Князь Васильчиков явно опять где-то темнит, что-то важное не договаривает. Что?

Умолчать здесь, похоже, оставаясь хотя бы в пределах достоверности, можно только одно: секундантами Лермонтова были Столыпин и Трубецкой, но в минуты, когда началась дуэль, секундантов Лермонтова на месте дуэли не было. Предположение это впервые высказала Э. Г. Герштейн, и я целиком разделяю ее точку зрения.

Что же могло стать причиной их отсутствия?

Таковых, похоже, было две, и они как бы дополнили друг друга.

Напомню, 15 июля, в день дуэли, в пятигорском казенном саду должен был состояться городской бал, устраиваемый князем Владимиром Сергеевичем Голицыным в честь своих именин. Князь давал его на свои средства: построил в общественном саду специальную галерею, позаботился об убранстве и даже о фейерверке, желая проучить молодежь, не допустившую присутствия двух его протеже на балу в гроте Дианы. Все те, кого князь хотел видеть, получили от него устные или письменные приглашения. Мартьянов утверждает, опять же довольно голословно, что такие приглашения получили Лермонтов, Столыпин и Трубецкой. Не знаю, как насчет Лермонтова. С одной стороны, он был чуть ли не главным зачинщиком прежнего бала в гроте Дианы, а значит и обидчиком Голицына. С другой стороны, не следует забывать, что прошлой осенью, командуя всей кавалерией левого фланга, тот же Голицын представлял Лермонтова к золотой сабле с надписью “За храбрость”, и потому не мог не уважать его. Но это, в сущности, неважно: из письма Быховец мы помним, что Лермонтов почти весь последний свой день провел в Железноводске. А вот встреченные Арнольди Глебов со Столыпиным ехали в Пятигорск. И Трубецкой находился в Пятигорске. И если последние и впрямь получили приглашение князя, что, учитывая их близость к аристократическому кругу, вполне вероятно, то не откликнуться на него и хотя бы лично не поздравить князя с именинами, - выглядело бы с их стороны явной неучтивостью. Похоже, что они и решили сделать это, прежде чем отправиться в условленное место на дуэль. И слегка подзадержались. Но тут, как вспоминает Э. А. Шан-Гирей, случился “ливень, какие бывают редко”.

“Часов в 5 пополудни, - пишет она, - мы уже собирались ехать на бал, как пошел проливной дождь, и началась сильнейшая гроза; так как танцевать под дождем не совсем удобно, то должны были остаться дома”. На другой день после похорон Лермонтова, 18 июля, голицынский бал состоялся, и танцевать на нем Эмилии Александровне, замечу, оказалось и весело, и удобно. Но это к слову.

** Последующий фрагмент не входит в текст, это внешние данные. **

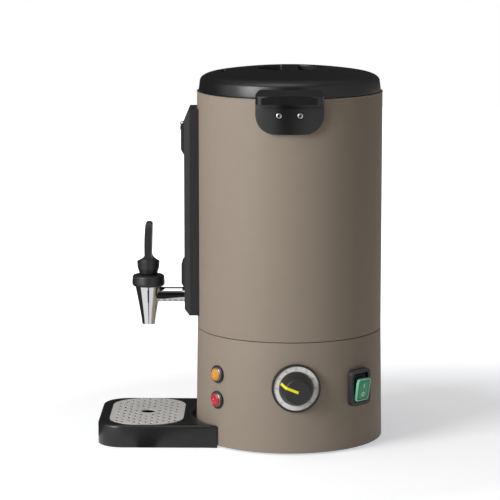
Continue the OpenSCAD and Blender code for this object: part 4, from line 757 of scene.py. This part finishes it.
tray_mesh = bmesh.new()
edge_r = 3.6
side = [(1.2, 0.0), (0.35, 0.35), (0.0, 1.2), (0.0, tray_h - edge_r)]
side += [(edge_r * (1 - math.cos(a)), tray_h - edge_r * (1 - math.sin(a)))
         for a in (math.radians(18 * k) for k in range(1, 6))]
outer = []
tip_round = 7.0
drops = [tip_round - math.sqrt(tip_round ** 2 - max(0, tip_round - min((p - tip).length for tip in tips)) ** 2)
         for p in plan]
for d, z in side:
    moved = [p.lerp(q, w) for p, q, w in zip(plan, inward(plan, d), softness)]
    lowered = [drop if z > 10 else 0 for drop in drops]
    outer.append([tray_mesh.verts.new((p.x, p.y, z - drop)) for p, drop in zip(moved, lowered)])
for low, high in zip(outer, outer[1:]):
    bridge(tray_mesh, low, high)
tray_mesh.faces.new(list(reversed(outer[0])))
lip = seat_loop(1.4)
flat = [Vector(v.co[:2]) for v in outer[-1]] + lip
edges = [(i, (i + 1) % len(plan)) for i in range(len(plan))]
edges += [(len(plan) + i, len(plan) + (i + 1) % len(lip)) for i in range(len(lip))]
made_points, _, made_faces, sources, _, _ = delaunay_2d_cdt(flat, edges, [], 1, 1e-6)
tops = []
for point, source in zip(made_points, sources):
    tops.append(outer[-1][source[0]] if source and source[0] < len(plan)
                else tray_mesh.verts.new((point.x, point.y, tray_h)))
lip_verts = [None] * len(lip)
for vert, source in zip(tops, sources):
    if source and source[0] >= len(plan):
        lip_verts[source[0] - len(plan)] = vert
for face in made_faces:
    middle = sum((made_points[i] for i in face), Vector((0, 0))) / len(face)
    if not inside(middle, lip):
        tray_mesh.faces.new([tops[i] for i in face])
# The grid's seat and the well under it get the second finish: painted shade, darker than the tray's black
last = lip_verts
for grow, z, index in ((0.9, tray_h - 0.15, 0), (0.8, tray_h - 0.5, 0), (0.8, tray_h - 0.9, 1),
                       (-5.0, tray_h - 0.9, 1),
                       (-5.2, tray_h - 2, 1), (-6.2, 5.5, 1), (-8.5, 3.2, 1)):
    ring = [tray_mesh.verts.new((p.x, p.y, z)) for p in seat_loop(grow)]
    bridge(tray_mesh, last, ring, index)
    last = ring
tray_mesh.faces.new(last).material_index = 1
bmesh.ops.recalc_face_normals(tray_mesh, faces=tray_mesh.faces)
tray_black = finish("tray_black", (0.014, 0.014, 0.015), 0.32, grain=(1300, 0.03), mottle=(60, 0.06), uneven=0.06)
tray_body = dress(new_piece("tray_moulding", tray_mesh), tray_black, "tray", ["drip_tray"])
# A darker black for the seat and well: painted shade under the grid
tray_body.data.materials.append(finish("well_painted_shade", (0.004, 0.004, 0.0045), 0.7))
grid_steel = finish("grid_steel", (0.90, 0.90, 0.90), 0.45, grain=(500, 0.02), metal=0.3, uneven=0.08)
dress_node("drip_grid", grid_steel, 0.25)

# --- Under the base and inside it ---

rubber = finish("foot_rubber", (0.018, 0.018, 0.018), 0.75, grain=(600, 0.05))
dress_node("foot_ring", rubber)
for part in ("base_plate", "base_screws", "tie_rods", "heater_clamp", "heater_nut", "thermostat_shaft",
             "thermostat_screws"):
    dress_node(part, zinc)
aluminium = finish("cast_aluminium", (0.55, 0.56, 0.57), 0.45, grain=(300, 0.06), metal=1.0, uneven=0.1)
dress_node("heater_plate", aluminium)
sheath = finish("element_sheath", (0.16, 0.15, 0.14), 0.5, grain=(300, 0.04), metal=0.8, uneven=0.1)
dress_node("heating_element", sheath)
copper = finish("dull_copper", (0.50, 0.22, 0.12), 0.4, grain=(400, 0.02), metal=1.0, uneven=0.1)
dress_node("thermostat_bulb", copper)
brass = finish("turned_brass", (0.60, 0.45, 0.17), 0.32, grain=(400, 0.02), metal=1.0, uneven=0.08)
dress_node("earth_stud", brass)
for part in ("thermostat_body", "overheat_cutout", "cord_gland"):
    dress_node(part, dark_moulding)
button_red = finish("button_red", (0.45, 0.02, 0.015), 0.35)
dress_node("reset_button", button_red)
ceramic = finish("glazed_ceramic", (0.72, 0.70, 0.62), 0.22, grain=(200, 0.02), mottle=(50, 0.04))
dress_node("terminal_block", ceramic)
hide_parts("inner_tank")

Дождь и гроза, судя по всему, заходили вечером со стороны Пятигорска. О грозе и сильном ливне в этот день вспоминают многие, только время называют разное. И все - правы. О, я знаю наши дожди в предгорьях, сам попадал в такие не раз. Они идут полосами, участками, вослед за ветрами, которые, толкая низкие тучи, растекаются по впадинам и ущельям. Там, где стоишь, бывает, сухо, а буквально в десятке метров низвергается обвал почти непроходимого дождя. Мне всегда, признаться, казалось, что сильные грозы в наших краях бывают не случайно, что их причина как-то связана с человеческой природой и событиями, происходящими на земле, между людьми. Не удивлюсь и в этот день сошествию с небес отнюдь не случайной грозы.

А вот на месте дуэли, хоть и громыхало вокруг, но сильного дождя, похоже, не было. Иначе он начисто смыл бы те приметы, которые обнаружила там следственная комиссия: следы копыт, дрожек, и кровь, “из убитого истекшую”. И пока Трубецкой и Столыпин проталкивали себя сквозь ливень к условленному заранее месту дуэли, те, кто уже находились на нем, спешили, видать, закончить дело до пришествия дождя. И по взаимному согласию начали дуэль, не дожидаясь опоздавших. Природа и судьба опять как бы вступили здесь в тайное противоборство, и, подобно случаю с монеткой, упавшей решетом, судьба оказалась сильнее природы.

Вероятно, промокшие Столыпин с Трубецким добрались до Перкальской скалы, где было выбрано накануне место для дуэли, уже тогда, когда простреленный насмерть Лермонтов лежал на земле; сделавший черное свое дело и испуганный этим Мартынов, бросив второпях черкеску и, быть может, раненого, сбежал на своих беговых дрожках, а князь отправился в Пятигорск на бесполезные уже поиски доктора, оставив с умирающим поэтом одного Глебова. Это вполне совпадает и с последующими приватными рассказами Глебова о том, как было ему страшно оставаться ночью одному, положив на шинель голову поэта и чутко прислушиваясь ко всем окрестным и приближающимся звукам.

Только такими обстоятельствами можно достоверно объяснить согласие секундантов Лермонтова на то, чтобы имена их не упоминались на следствии. Ложь не была бесчестной: о самом главном, ходе поединка, сказать им судьям было нечего, а подтверждать, не имея для того оснований, чужие слова, - и вовсе хуже.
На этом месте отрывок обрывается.